▶ [Exercise]: Starting at the line that contains "Continue the OpenSCAD", copy every line down to the line that contains "[for (q = vine_points) if", inclusive, exactly as it stands. Omit all other lines.

▶ [Given data]:
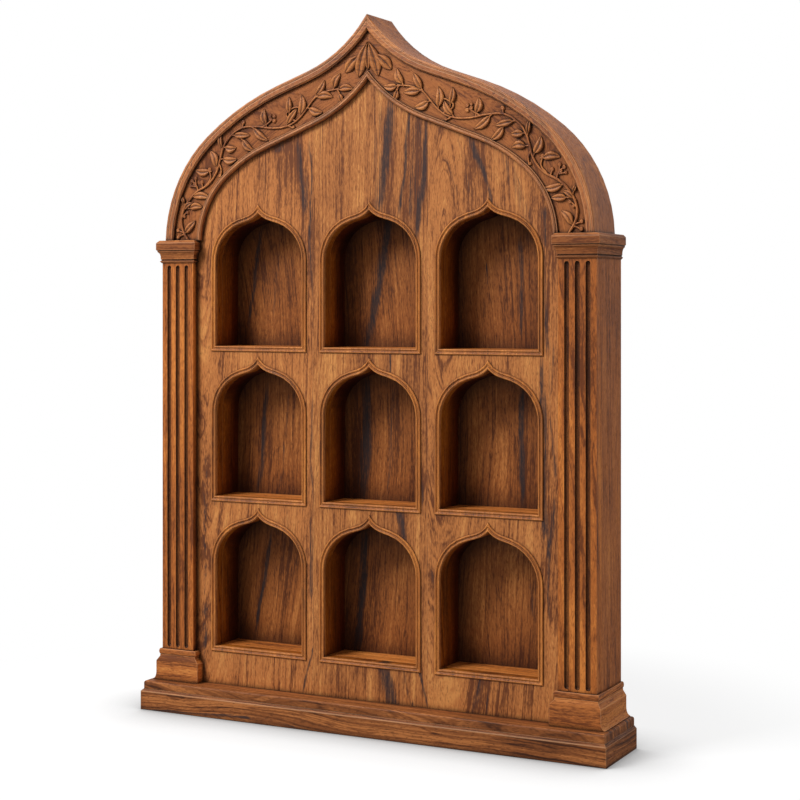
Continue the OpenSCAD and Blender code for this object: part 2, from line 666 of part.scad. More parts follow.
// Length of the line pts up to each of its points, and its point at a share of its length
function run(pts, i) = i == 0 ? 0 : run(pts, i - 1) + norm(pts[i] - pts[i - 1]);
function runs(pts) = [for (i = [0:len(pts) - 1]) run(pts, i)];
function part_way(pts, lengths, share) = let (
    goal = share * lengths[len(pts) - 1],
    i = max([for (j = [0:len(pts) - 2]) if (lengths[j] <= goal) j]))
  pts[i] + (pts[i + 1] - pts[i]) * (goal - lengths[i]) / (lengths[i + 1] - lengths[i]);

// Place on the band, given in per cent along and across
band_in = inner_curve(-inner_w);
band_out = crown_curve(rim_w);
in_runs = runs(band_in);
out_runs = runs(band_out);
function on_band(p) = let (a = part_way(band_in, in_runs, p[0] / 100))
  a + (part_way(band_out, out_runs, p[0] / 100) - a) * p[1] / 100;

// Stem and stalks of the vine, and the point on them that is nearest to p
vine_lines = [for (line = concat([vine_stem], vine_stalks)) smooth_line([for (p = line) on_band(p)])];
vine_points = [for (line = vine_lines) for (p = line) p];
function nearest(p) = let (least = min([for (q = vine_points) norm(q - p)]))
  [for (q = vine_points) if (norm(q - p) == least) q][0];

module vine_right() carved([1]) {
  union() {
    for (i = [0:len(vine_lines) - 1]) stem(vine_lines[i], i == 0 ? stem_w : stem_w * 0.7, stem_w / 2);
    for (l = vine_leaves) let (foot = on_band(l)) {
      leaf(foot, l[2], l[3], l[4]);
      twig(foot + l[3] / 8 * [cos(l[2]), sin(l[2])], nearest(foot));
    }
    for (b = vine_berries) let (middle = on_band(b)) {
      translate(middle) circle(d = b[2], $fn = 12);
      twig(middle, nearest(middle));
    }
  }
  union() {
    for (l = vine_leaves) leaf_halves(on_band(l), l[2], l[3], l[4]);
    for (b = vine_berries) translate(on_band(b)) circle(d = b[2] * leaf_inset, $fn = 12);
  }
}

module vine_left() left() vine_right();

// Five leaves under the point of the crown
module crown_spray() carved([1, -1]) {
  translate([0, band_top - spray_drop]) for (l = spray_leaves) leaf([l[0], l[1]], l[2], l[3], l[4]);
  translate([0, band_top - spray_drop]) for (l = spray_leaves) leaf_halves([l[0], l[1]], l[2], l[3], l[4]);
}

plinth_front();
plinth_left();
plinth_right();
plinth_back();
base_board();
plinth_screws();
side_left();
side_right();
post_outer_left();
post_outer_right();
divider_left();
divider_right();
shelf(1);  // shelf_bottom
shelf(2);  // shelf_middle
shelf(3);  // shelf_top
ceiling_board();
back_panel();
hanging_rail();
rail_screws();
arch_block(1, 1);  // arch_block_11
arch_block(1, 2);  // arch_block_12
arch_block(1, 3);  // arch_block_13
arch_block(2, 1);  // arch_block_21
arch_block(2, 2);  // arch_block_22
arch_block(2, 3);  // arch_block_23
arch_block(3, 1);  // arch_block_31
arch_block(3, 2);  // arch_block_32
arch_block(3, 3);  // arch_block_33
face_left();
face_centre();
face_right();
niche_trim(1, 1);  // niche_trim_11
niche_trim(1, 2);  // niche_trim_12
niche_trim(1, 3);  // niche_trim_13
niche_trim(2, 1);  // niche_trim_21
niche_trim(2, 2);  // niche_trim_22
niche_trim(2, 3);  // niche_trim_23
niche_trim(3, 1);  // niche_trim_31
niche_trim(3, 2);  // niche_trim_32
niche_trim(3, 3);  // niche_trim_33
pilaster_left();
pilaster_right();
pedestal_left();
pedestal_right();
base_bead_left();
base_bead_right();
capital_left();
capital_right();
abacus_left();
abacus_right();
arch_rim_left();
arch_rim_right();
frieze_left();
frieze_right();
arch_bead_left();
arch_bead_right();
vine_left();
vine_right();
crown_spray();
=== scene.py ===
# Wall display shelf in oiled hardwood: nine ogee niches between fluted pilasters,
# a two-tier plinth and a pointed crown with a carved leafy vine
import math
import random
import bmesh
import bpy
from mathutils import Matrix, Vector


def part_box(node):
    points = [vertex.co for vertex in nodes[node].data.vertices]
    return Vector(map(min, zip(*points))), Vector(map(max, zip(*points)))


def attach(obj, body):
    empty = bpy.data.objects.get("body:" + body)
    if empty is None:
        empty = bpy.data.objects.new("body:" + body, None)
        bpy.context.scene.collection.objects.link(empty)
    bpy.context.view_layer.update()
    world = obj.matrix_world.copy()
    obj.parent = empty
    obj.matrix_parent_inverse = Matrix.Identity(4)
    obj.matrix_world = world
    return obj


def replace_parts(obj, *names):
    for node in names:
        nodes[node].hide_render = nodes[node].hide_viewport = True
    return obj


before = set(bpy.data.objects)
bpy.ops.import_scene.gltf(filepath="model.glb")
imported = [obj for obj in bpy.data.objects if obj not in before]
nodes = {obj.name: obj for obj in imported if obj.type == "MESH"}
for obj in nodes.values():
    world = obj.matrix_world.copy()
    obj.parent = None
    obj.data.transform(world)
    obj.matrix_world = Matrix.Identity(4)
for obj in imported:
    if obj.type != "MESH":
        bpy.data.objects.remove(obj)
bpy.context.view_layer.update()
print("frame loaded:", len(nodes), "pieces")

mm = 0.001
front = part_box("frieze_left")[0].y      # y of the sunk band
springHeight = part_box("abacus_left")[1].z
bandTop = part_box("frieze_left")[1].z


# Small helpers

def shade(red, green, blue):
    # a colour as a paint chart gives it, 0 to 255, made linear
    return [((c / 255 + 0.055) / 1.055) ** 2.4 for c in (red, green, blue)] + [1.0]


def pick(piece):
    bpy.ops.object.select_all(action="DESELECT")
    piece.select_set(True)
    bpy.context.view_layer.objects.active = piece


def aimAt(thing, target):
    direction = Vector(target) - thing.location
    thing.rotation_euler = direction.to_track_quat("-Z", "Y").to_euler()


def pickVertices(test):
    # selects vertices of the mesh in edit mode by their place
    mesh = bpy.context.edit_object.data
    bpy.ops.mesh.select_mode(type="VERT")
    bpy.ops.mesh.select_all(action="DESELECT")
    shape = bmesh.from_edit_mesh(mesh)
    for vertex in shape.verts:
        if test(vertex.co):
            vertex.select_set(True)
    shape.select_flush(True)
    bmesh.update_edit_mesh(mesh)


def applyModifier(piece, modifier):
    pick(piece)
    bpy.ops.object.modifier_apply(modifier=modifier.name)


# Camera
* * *
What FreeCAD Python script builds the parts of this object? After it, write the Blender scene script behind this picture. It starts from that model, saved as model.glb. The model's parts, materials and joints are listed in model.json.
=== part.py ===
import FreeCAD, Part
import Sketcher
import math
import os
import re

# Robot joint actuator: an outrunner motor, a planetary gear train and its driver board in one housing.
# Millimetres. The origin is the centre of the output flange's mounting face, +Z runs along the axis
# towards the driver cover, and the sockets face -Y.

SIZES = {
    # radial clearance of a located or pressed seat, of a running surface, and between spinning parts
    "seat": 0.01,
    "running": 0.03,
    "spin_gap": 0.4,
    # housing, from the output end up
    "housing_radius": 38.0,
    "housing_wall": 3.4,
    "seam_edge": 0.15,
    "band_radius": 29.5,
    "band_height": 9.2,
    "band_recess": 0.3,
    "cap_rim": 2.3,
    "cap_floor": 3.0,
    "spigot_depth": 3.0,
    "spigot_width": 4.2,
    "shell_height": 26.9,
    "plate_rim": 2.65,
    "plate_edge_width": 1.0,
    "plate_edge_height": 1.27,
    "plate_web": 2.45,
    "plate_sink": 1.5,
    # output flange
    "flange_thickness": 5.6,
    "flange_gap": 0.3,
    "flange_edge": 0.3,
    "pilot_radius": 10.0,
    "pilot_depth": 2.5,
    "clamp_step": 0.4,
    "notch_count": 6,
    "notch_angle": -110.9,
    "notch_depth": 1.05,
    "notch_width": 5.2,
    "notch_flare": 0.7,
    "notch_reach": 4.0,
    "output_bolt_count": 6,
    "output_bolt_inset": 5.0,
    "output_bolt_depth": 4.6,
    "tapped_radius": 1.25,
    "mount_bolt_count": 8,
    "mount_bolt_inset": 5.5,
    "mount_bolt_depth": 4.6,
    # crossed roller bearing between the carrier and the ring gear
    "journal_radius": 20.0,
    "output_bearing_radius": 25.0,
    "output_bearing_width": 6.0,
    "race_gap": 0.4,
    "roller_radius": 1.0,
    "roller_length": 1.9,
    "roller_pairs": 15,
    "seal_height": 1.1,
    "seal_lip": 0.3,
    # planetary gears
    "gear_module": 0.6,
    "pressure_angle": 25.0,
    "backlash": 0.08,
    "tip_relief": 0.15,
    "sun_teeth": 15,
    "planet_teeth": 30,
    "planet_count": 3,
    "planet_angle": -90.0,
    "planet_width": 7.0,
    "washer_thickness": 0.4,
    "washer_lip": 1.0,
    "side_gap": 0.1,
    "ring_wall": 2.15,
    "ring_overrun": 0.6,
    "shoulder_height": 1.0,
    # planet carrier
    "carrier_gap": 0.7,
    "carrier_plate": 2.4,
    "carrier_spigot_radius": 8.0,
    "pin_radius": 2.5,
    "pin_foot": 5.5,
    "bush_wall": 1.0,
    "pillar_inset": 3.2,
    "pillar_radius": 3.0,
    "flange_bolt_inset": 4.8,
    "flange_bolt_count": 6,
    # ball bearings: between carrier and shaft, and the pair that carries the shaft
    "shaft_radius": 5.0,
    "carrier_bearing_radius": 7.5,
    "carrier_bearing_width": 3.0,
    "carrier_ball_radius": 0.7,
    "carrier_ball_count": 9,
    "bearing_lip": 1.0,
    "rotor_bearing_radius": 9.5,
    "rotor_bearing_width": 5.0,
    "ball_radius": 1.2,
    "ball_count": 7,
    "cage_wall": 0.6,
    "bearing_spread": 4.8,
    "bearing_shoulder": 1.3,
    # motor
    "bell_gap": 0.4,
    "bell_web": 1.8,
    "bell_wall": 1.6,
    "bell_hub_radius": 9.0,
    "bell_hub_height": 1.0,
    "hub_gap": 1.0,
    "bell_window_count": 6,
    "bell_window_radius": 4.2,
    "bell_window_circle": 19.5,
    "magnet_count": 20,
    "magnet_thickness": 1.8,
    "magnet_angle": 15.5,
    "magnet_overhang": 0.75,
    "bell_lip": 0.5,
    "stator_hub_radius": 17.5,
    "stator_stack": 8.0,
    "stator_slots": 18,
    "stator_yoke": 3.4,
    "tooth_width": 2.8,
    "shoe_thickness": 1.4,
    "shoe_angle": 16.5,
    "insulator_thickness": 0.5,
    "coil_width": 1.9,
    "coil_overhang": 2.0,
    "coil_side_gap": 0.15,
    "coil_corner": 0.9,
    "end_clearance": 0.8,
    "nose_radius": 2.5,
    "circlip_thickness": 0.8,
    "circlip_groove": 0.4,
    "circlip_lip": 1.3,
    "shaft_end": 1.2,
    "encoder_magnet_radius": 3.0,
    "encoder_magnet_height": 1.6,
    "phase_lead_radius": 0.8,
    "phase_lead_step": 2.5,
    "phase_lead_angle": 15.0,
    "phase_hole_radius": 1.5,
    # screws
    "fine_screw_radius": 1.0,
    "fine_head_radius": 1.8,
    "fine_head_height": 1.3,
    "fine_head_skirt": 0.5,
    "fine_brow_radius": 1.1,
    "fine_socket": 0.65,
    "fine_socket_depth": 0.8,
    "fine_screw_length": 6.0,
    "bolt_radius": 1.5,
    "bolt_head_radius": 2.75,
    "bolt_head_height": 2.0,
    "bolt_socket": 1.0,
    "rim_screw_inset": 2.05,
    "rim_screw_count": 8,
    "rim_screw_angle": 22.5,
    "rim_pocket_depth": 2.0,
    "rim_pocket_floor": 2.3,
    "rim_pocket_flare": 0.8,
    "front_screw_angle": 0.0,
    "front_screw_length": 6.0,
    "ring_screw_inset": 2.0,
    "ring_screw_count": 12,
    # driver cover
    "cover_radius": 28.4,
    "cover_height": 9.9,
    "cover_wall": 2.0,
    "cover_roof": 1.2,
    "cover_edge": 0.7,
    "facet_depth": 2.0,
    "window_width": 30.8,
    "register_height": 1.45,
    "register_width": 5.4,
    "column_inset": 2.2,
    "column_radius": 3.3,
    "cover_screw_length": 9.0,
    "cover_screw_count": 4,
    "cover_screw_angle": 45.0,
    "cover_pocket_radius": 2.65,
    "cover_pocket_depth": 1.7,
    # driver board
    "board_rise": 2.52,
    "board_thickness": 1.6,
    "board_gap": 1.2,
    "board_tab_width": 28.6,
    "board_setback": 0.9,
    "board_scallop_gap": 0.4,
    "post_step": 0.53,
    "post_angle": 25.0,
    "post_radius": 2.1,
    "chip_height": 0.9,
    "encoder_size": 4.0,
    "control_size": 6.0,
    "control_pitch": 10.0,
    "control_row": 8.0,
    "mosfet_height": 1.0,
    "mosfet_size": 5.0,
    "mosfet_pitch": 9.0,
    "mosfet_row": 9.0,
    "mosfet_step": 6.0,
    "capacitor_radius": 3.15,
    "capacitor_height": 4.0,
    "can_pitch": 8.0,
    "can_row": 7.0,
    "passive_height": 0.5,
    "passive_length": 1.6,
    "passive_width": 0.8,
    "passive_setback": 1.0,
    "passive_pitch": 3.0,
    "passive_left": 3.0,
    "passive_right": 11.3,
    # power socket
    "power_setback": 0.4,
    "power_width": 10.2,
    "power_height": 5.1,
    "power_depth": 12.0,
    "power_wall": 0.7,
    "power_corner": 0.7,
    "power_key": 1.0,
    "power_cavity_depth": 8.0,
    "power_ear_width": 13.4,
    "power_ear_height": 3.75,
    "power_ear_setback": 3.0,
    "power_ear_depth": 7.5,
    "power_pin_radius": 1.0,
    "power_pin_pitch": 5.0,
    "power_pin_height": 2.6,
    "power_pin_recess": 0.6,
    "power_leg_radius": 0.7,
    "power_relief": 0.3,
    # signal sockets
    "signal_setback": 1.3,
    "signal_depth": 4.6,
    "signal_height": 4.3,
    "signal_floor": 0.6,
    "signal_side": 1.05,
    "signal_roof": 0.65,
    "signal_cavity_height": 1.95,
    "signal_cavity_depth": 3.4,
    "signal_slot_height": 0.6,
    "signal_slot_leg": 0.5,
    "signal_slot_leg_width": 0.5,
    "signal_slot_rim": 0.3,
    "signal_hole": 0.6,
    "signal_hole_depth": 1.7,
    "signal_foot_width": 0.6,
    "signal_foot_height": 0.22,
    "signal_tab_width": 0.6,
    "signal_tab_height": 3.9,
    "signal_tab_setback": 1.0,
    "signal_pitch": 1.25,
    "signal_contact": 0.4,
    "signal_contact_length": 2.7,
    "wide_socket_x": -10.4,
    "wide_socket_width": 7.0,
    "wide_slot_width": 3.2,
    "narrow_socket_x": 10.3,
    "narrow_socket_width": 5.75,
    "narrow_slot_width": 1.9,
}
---
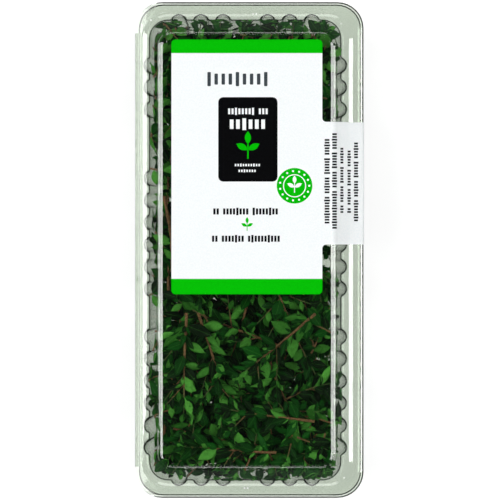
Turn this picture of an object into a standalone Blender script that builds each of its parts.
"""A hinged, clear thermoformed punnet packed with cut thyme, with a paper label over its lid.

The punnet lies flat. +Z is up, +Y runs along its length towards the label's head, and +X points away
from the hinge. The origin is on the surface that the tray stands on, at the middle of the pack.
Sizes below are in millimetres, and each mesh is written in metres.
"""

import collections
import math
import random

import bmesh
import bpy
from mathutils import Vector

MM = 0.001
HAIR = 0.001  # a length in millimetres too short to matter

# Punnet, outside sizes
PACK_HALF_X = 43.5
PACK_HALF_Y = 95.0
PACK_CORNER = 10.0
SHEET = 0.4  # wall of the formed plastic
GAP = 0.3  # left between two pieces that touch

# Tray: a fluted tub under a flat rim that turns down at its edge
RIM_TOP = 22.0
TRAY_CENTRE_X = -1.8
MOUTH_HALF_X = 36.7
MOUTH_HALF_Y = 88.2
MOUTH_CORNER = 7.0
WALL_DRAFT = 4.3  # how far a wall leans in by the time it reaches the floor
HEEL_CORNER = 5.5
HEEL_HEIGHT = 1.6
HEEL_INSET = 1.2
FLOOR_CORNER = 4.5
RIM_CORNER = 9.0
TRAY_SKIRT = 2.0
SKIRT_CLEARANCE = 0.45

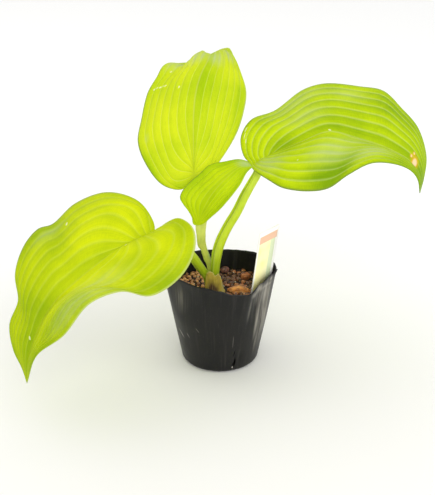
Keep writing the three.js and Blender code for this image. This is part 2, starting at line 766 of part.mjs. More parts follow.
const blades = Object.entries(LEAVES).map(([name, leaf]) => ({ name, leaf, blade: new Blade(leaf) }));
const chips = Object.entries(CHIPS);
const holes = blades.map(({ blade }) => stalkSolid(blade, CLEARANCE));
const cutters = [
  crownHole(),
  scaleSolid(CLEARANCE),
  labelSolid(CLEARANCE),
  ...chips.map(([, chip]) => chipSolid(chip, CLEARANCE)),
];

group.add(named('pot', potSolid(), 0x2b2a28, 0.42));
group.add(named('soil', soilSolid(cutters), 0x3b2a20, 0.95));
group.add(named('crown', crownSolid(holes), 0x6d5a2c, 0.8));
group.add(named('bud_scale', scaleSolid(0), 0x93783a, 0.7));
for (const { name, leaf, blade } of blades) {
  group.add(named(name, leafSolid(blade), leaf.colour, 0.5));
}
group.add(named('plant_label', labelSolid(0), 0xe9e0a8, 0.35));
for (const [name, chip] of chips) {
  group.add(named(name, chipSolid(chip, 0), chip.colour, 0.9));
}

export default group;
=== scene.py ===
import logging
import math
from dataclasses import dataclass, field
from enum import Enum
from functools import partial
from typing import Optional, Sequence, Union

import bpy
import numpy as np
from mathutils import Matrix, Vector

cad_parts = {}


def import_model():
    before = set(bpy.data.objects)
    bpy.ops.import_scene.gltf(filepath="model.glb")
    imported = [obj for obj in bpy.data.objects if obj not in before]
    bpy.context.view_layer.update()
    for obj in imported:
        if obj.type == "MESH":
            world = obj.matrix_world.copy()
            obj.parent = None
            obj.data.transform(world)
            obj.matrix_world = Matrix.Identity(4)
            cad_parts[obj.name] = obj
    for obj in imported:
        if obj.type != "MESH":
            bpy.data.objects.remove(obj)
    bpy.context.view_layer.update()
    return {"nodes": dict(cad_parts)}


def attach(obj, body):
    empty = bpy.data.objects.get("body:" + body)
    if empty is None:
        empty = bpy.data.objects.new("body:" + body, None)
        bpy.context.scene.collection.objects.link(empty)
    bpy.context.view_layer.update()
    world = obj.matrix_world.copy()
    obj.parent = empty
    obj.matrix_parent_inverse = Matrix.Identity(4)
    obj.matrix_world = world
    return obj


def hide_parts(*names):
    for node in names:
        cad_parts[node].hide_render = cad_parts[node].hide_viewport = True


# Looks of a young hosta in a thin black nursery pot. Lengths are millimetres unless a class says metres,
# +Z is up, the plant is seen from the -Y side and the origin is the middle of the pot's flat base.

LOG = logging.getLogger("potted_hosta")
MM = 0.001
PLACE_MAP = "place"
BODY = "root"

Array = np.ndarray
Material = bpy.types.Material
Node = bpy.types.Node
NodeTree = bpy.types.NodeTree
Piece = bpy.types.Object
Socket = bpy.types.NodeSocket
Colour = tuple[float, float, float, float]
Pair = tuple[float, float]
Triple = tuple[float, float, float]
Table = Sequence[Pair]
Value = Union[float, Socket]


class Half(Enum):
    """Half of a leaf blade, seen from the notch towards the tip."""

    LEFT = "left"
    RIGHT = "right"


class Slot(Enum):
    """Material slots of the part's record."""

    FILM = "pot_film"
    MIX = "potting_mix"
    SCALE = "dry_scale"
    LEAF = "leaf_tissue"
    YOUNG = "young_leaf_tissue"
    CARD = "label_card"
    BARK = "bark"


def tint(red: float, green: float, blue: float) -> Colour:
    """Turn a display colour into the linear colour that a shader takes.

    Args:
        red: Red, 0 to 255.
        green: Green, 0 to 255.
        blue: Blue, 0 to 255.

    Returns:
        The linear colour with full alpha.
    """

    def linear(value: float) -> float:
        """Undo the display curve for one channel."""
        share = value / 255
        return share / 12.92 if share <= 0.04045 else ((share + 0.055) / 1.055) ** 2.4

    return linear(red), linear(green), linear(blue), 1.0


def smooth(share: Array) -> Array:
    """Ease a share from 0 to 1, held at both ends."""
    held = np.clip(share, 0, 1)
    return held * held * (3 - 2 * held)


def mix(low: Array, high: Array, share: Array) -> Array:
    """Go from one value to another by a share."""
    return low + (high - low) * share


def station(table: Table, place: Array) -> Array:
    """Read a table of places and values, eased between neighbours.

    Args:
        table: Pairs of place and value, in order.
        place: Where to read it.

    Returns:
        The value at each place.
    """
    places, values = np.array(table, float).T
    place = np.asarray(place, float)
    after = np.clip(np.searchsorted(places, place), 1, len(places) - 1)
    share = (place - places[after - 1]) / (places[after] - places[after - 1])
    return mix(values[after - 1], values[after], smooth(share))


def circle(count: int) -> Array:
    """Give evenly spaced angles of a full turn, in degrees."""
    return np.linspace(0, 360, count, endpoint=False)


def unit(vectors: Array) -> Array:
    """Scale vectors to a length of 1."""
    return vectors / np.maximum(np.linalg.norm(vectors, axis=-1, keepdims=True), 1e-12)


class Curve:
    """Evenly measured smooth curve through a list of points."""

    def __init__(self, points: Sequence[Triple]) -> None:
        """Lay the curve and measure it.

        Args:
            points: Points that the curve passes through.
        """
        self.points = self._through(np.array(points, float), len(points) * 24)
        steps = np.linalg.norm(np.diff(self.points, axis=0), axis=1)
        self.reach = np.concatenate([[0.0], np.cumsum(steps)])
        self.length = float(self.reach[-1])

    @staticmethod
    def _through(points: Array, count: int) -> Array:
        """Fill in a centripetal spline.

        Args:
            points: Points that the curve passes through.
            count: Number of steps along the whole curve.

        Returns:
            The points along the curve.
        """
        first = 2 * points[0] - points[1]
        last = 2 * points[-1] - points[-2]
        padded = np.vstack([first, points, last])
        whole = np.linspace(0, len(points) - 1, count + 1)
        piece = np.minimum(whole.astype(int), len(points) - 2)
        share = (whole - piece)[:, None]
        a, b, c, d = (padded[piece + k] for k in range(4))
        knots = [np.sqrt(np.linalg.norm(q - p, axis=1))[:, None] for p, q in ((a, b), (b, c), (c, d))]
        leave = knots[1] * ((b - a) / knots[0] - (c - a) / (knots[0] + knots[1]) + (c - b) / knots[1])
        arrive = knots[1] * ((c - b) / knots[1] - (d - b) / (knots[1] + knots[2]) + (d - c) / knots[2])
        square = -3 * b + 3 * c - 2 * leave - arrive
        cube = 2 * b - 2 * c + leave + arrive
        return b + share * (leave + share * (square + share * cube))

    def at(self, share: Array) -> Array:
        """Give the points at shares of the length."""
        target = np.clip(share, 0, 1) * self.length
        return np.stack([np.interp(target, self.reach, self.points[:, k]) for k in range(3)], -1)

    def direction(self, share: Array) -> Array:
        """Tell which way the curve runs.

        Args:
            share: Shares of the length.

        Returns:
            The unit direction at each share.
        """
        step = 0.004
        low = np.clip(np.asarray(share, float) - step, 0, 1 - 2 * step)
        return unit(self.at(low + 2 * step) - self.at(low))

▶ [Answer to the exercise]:
Continue the OpenSCAD and Blender code for this object: part 2, from line 666 of part.scad. More parts follow.
// Length of the line pts up to each of its points, and its point at a share of its length
function run(pts, i) = i == 0 ? 0 : run(pts, i - 1) + norm(pts[i] - pts[i - 1]);
function runs(pts) = [for (i = [0:len(pts) - 1]) run(pts, i)];
function part_way(pts, lengths, share) = let (
    goal = share * lengths[len(pts) - 1],
    i = max([for (j = [0:len(pts) - 2]) if (lengths[j] <= goal) j]))
  pts[i] + (pts[i + 1] - pts[i]) * (goal - lengths[i]) / (lengths[i + 1] - lengths[i]);

// Place on the band, given in per cent along and across
band_in = inner_curve(-inner_w);
band_out = crown_curve(rim_w);
in_runs = runs(band_in);
out_runs = runs(band_out);
function on_band(p) = let (a = part_way(band_in, in_runs, p[0] / 100))
  a + (part_way(band_out, out_runs, p[0] / 100) - a) * p[1] / 100;

// Stem and stalks of the vine, and the point on them that is nearest to p
vine_lines = [for (line = concat([vine_stem], vine_stalks)) smooth_line([for (p = line) on_band(p)])];
vine_points = [for (line = vine_lines) for (p = line) p];
function nearest(p) = let (least = min([for (q = vine_points) norm(q - p)]))
  [for (q = vine_points) if (norm(q - p) == least) q][0];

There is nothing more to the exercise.